# Directions for this task:
Repeat the full listing, word for word.

# Dataset content:
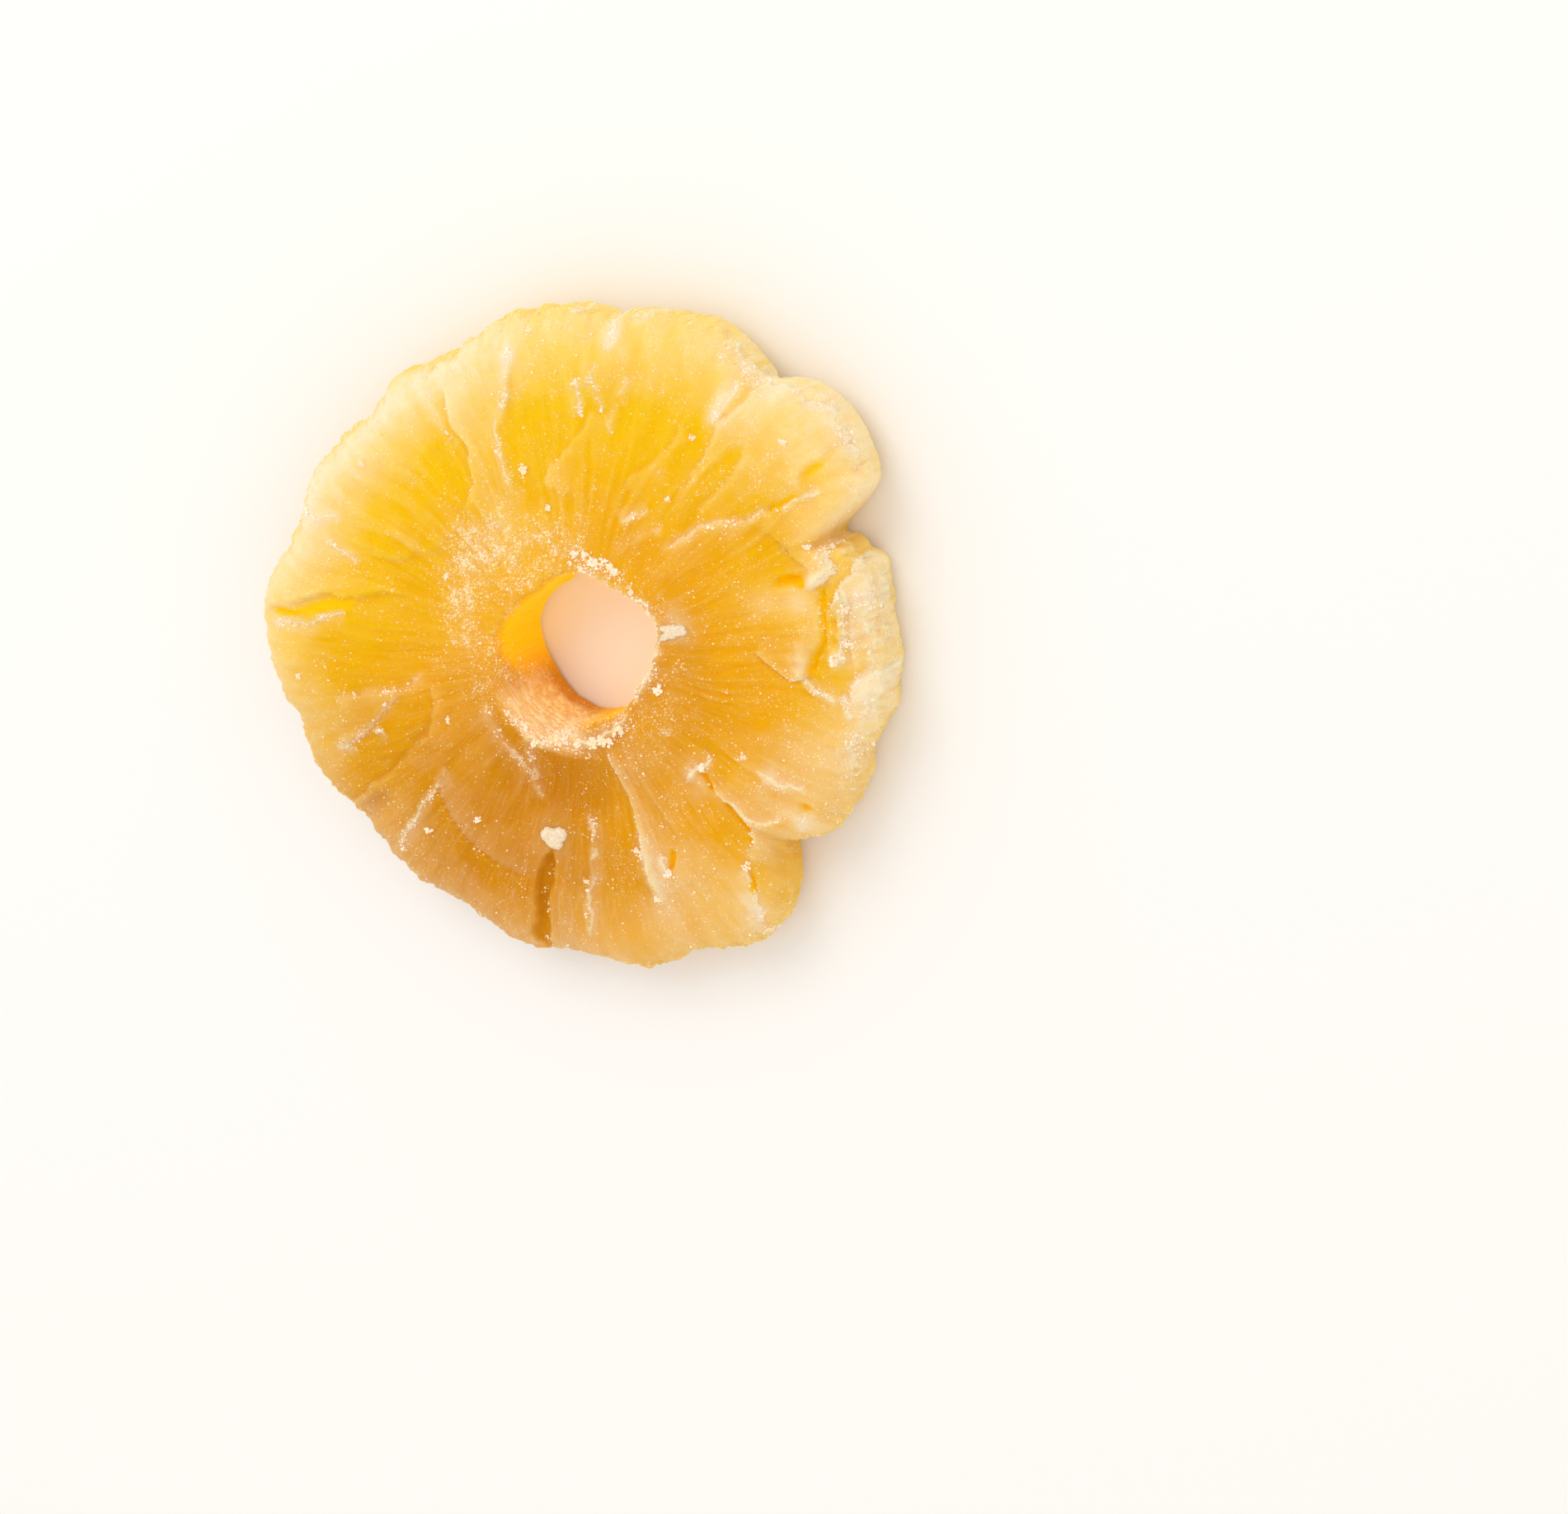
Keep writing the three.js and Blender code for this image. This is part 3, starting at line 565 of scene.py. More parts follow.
def section(outer_top, outer_foot, hole_top, hole_foot):
    corners = [
        (BOX_WIDTH - outer_foot, outer_foot, outer_foot, -90),
        (BOX_WIDTH - outer_top, BOX_HEIGHT - outer_top, outer_top, 0),
        (hole_top, BOX_HEIGHT - hole_top, hole_top, 90),
        (hole_foot, hole_foot, hole_foot, 180),
    ]
    points = []
    for x, z, radius, start in corners:
        arc = np.radians(np.linspace(start, start + 90, ARC_POINTS))
        points.append(np.stack([x + radius * np.cos(arc), z + radius * np.sin(arc)], axis=1))
    points = np.vstack([*points, points[0][:1]])
    gone = np.concatenate([[0], np.cumsum(np.hypot(*np.diff(points, axis=0).T))])
    middle = ARC_POINTS // 2
    marks = [0, *(gone[corner * ARC_POINTS + middle] for corner in (1, 2, 3)), gone[-1]]
    stretches = zip(marks, marks[1:], STEPS.values())
    walk = np.concatenate([np.linspace(start, end, count, endpoint=False) for start, end, count in stretches])
    return np.interp(walk, gone, points[:, 0]) / BOX_WIDTH, np.interp(walk, gone, points[:, 1]) / BOX_HEIGHT


PLUMP = section(outer_top=5.2, outer_foot=3.8, hole_top=1.1, hole_foot=1.2)
CUT = section(outer_top=2.2, outer_foot=1.6, hole_top=1.1, hole_foot=1.2)
CUT_STARTS, CUT_ENDS = (-24, -12), (31, 22)


def cut_share(angle):
    """1 at the right, where the side is upright, and 0 elsewhere."""
    bearing = turn(0, angle)
    return step(*CUT_STARTS, bearing) * step(*CUT_ENDS, bearing)


print(sum(STEPS.values()), "points round the section")

# %% [markdown]
# ## The ring's points
# Shares become places: the share of the way out picks the radius between hole and edge, and the share of the way
# up picks the height between foot and top. The upright faces get relief of their own, pushed in and out instead of
# up and down: coarse lumps, and strings that stand upright in the wall of the hole.

# %% Points of the ring
RAYS = 720

ray_angle = 360.0 * np.arange(RAYS)[:, None] / RAYS
cut = cut_share(ray_angle)
out_share = PLUMP[0] + (CUT[0] - PLUMP[0]) * cut
up_share = PLUMP[1] + (CUT[1] - PLUMP[1]) * cut
angle = np.broadcast_to(ray_angle, out_share.shape)
inner, outer = hole_radius(angle), reach(angle)
radius = inner + (outer - inner) * out_share
top, gap, crest, deep, tone, wet = top_fields(radius, angle)
foot = foot_height(radius, angle)
height = foot + (top - foot) * up_share

upright = bell((up_share - 0.45) / 0.38)
outer_face = step(0.86, 1.0, out_share) * upright
hole_face = step(0.10, 0.0, out_share) * upright
around_side = noise_round(110, angle, height / 2.2, 61)
around_fine = noise(angle * 520 / 360, height / 1.2, 62)
push = outer_face * (0.45 * around_side + 0.2 * around_fine) * (1 + 0.8 * plateau(5, 20, angle))
push = push + hole_face * (0.16 * noise_round(90, angle, height / 6, 63) + 0.1 * around_side)
rim_edge = step(0.84, 0.97, out_share) * step(0.3, 0.7, up_share)
push = push + rim_edge * (0.22 * noise_round(180, angle, height / 2, 64) + 0.2 * around_fine)
hole_edge = step(0.07, 0.02, out_share) * step(0.75, 0.95, up_share)
hole_ragged = 0.3 * noise_round(90, angle, height / 2, 65) + 0.16 * noise_round(180, angle, height, 66)
push = push + hole_edge * hole_ragged
radius = radius + push
x, y = place(radius, angle)
points = np.stack([x, y, height], axis=-1).reshape(-1, 3)
print("raw box from", np.round(points.min(axis=0), 2), "to", np.round(points.max(axis=0), 2))

# %% [markdown]
# The fine ring is fitted to the solid's box, side by side. The stretch is two percent at most, and it puts the
# ring exactly where the solid lies. The same fit then places whatever else is worked out in these millimetres.

# %% Fit to the solid
raw_low, raw_high = points.min(axis=0), points.max(axis=0)


def fitted(raw):
    """Metres in the frame, from millimetres round the hole."""
    return ring_low + (np.asarray(raw) - raw_low) / (raw_high - raw_low) * (ring_high - ring_low)


print("stretch of each side:", np.round((ring_high - ring_low) / MM / (raw_high - raw_low), 4))

# %% [markdown]
# ## A mesh from arrays
# A piece is points and faces. The ring's faces are squares between neighbouring rays, and both directions close on
# themselves. Values that vary over the surface go along as attributes, which the material can read by name.

# %% Making pieces
def make_piece(name, points, faces, smooth=True, **attributes):
    mesh = bpy.data.meshes.new(name)
    mesh.from_pydata(points.tolist(), [], faces.tolist())
    mesh.shade_smooth() if smooth else mesh.shade_flat()
    for attribute, values in attributes.items():
        layer = mesh.attributes.new(attribute, "FLOAT", "POINT")
        layer.data.foreach_set("value", np.ascontiguousarray(values, dtype=np.float32).ravel())
    piece = bpy.data.objects.new(name, mesh)
    bpy.context.collection.objects.link(piece)
    return piece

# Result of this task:
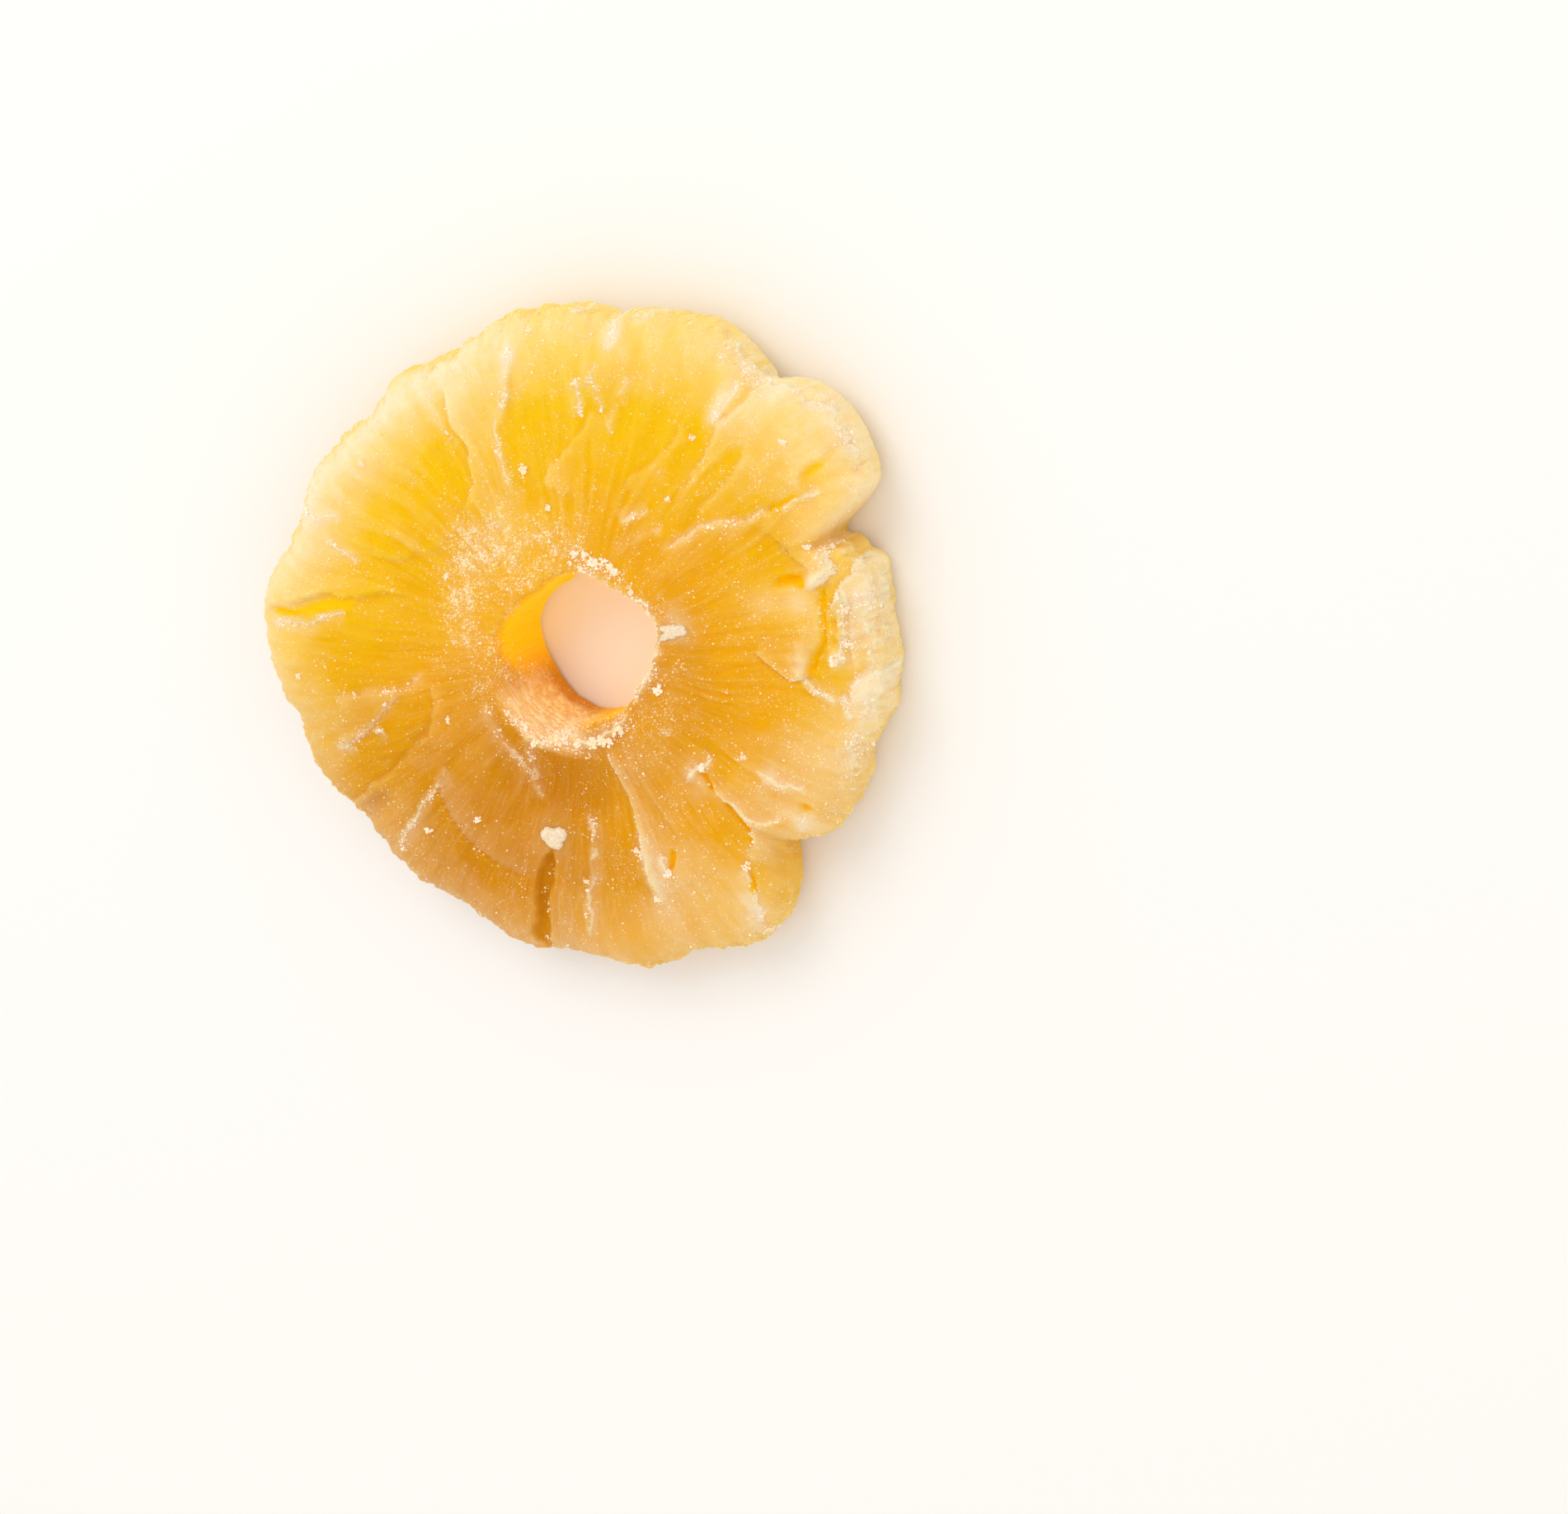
Keep writing the three.js and Blender code for this image. This is part 3, starting at line 565 of scene.py. More parts follow.
def section(outer_top, outer_foot, hole_top, hole_foot):
    corners = [
        (BOX_WIDTH - outer_foot, outer_foot, outer_foot, -90),
        (BOX_WIDTH - outer_top, BOX_HEIGHT - outer_top, outer_top, 0),
        (hole_top, BOX_HEIGHT - hole_top, hole_top, 90),
        (hole_foot, hole_foot, hole_foot, 180),
    ]
    points = []
    for x, z, radius, start in corners:
        arc = np.radians(np.linspace(start, start + 90, ARC_POINTS))
        points.append(np.stack([x + radius * np.cos(arc), z + radius * np.sin(arc)], axis=1))
    points = np.vstack([*points, points[0][:1]])
    gone = np.concatenate([[0], np.cumsum(np.hypot(*np.diff(points, axis=0).T))])
    middle = ARC_POINTS // 2
    marks = [0, *(gone[corner * ARC_POINTS + middle] for corner in (1, 2, 3)), gone[-1]]
    stretches = zip(marks, marks[1:], STEPS.values())
    walk = np.concatenate([np.linspace(start, end, count, endpoint=False) for start, end, count in stretches])
    return np.interp(walk, gone, points[:, 0]) / BOX_WIDTH, np.interp(walk, gone, points[:, 1]) / BOX_HEIGHT


PLUMP = section(outer_top=5.2, outer_foot=3.8, hole_top=1.1, hole_foot=1.2)
CUT = section(outer_top=2.2, outer_foot=1.6, hole_top=1.1, hole_foot=1.2)
CUT_STARTS, CUT_ENDS = (-24, -12), (31, 22)


def cut_share(angle):
    """1 at the right, where the side is upright, and 0 elsewhere."""
    bearing = turn(0, angle)
    return step(*CUT_STARTS, bearing) * step(*CUT_ENDS, bearing)


print(sum(STEPS.values()), "points round the section")

# %% [markdown]
# ## The ring's points
# Shares become places: the share of the way out picks the radius between hole and edge, and the share of the way
# up picks the height between foot and top. The upright faces get relief of their own, pushed in and out instead of
# up and down: coarse lumps, and strings that stand upright in the wall of the hole.

# %% Points of the ring
RAYS = 720

ray_angle = 360.0 * np.arange(RAYS)[:, None] / RAYS
cut = cut_share(ray_angle)
out_share = PLUMP[0] + (CUT[0] - PLUMP[0]) * cut
up_share = PLUMP[1] + (CUT[1] - PLUMP[1]) * cut
angle = np.broadcast_to(ray_angle, out_share.shape)
inner, outer = hole_radius(angle), reach(angle)
radius = inner + (outer - inner) * out_share
top, gap, crest, deep, tone, wet = top_fields(radius, angle)
foot = foot_height(radius, angle)
height = foot + (top - foot) * up_share

upright = bell((up_share - 0.45) / 0.38)
outer_face = step(0.86, 1.0, out_share) * upright
hole_face = step(0.10, 0.0, out_share) * upright
around_side = noise_round(110, angle, height / 2.2, 61)
around_fine = noise(angle * 520 / 360, height / 1.2, 62)
push = outer_face * (0.45 * around_side + 0.2 * around_fine) * (1 + 0.8 * plateau(5, 20, angle))
push = push + hole_face * (0.16 * noise_round(90, angle, height / 6, 63) + 0.1 * around_side)
rim_edge = step(0.84, 0.97, out_share) * step(0.3, 0.7, up_share)
push = push + rim_edge * (0.22 * noise_round(180, angle, height / 2, 64) + 0.2 * around_fine)
hole_edge = step(0.07, 0.02, out_share) * step(0.75, 0.95, up_share)
hole_ragged = 0.3 * noise_round(90, angle, height / 2, 65) + 0.16 * noise_round(180, angle, height, 66)
push = push + hole_edge * hole_ragged
radius = radius + push
x, y = place(radius, angle)
points = np.stack([x, y, height], axis=-1).reshape(-1, 3)
print("raw box from", np.round(points.min(axis=0), 2), "to", np.round(points.max(axis=0), 2))

# %% [markdown]
# The fine ring is fitted to the solid's box, side by side. The stretch is two percent at most, and it puts the
# ring exactly where the solid lies. The same fit then places whatever else is worked out in these millimetres.

# %% Fit to the solid
raw_low, raw_high = points.min(axis=0), points.max(axis=0)


def fitted(raw):
    """Metres in the frame, from millimetres round the hole."""
    return ring_low + (np.asarray(raw) - raw_low) / (raw_high - raw_low) * (ring_high - ring_low)


print("stretch of each side:", np.round((ring_high - ring_low) / MM / (raw_high - raw_low), 4))

# %% [markdown]
# ## A mesh from arrays
# A piece is points and faces. The ring's faces are squares between neighbouring rays, and both directions close on
# themselves. Values that vary over the surface go along as attributes, which the material can read by name.

# %% Making pieces
def make_piece(name, points, faces, smooth=True, **attributes):
    mesh = bpy.data.meshes.new(name)
    mesh.from_pydata(points.tolist(), [], faces.tolist())
    mesh.shade_smooth() if smooth else mesh.shade_flat()
    for attribute, values in attributes.items():
        layer = mesh.attributes.new(attribute, "FLOAT", "POINT")
        layer.data.foreach_set("value", np.ascontiguousarray(values, dtype=np.float32).ravel())
    piece = bpy.data.objects.new(name, mesh)
    bpy.context.collection.objects.link(piece)
    return piece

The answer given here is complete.